There have been valid salient points made though I will have to counter that the States, Russia and now China (the lil two timers), specifically are doing quite well getting everyone else’s resources.
At the end of the second world war a lot of the “treasure” that was “Liberated” was Germany’s technology, research, scientists and engineers. Everything from working jet engines that didn’t fly to pieces on the test bench in various designs to rockets, radar, submarines, margarine and colour TV to name just a few.
As for Capitalism, just like socialism, is just a label bandied around but does not actually exist outside of political theory. Russia / china were never communist, they were/are dictatorships plain and simple. Our capitalism is more corparitism? Just point out where there is actual competition and the free market [ie us] has a say on pricing and quality?

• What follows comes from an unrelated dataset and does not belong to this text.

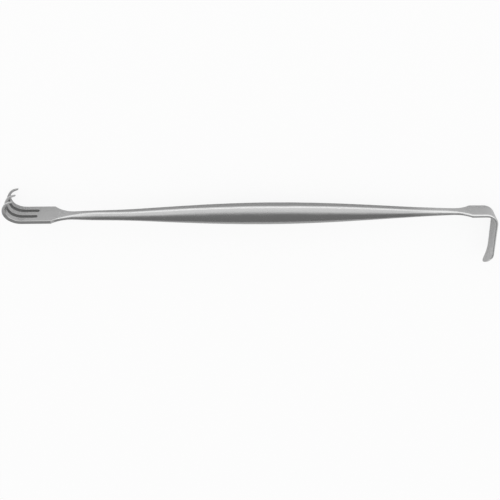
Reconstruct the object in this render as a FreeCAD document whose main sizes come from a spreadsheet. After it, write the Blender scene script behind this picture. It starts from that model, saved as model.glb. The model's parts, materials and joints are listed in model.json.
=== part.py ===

My classic example - coffee - Folgers was loosing market share due to poor quality product since they used the cheapest beans they could get and still have it pass as fit for human consumption. Their solution - Marketing - same crappy product but with a new jingle and packaging and intense advertising.
Government - as pointed out - is a bloated bureaucracy pandering to the corporate constituents and is these days regulating for corporate interests and against everyone else.
I love the idea of a flat sales/service tax so they can finally get rid of those temporary tax measures they brought in to pay for the wars - WW1 was income tax - WW2 was property tax.
As for cookies, I can’t afford them …..
Becoming an entrepreneur is also an option. :/
true, but that’s rough as well (as seen with my own Jester Brand).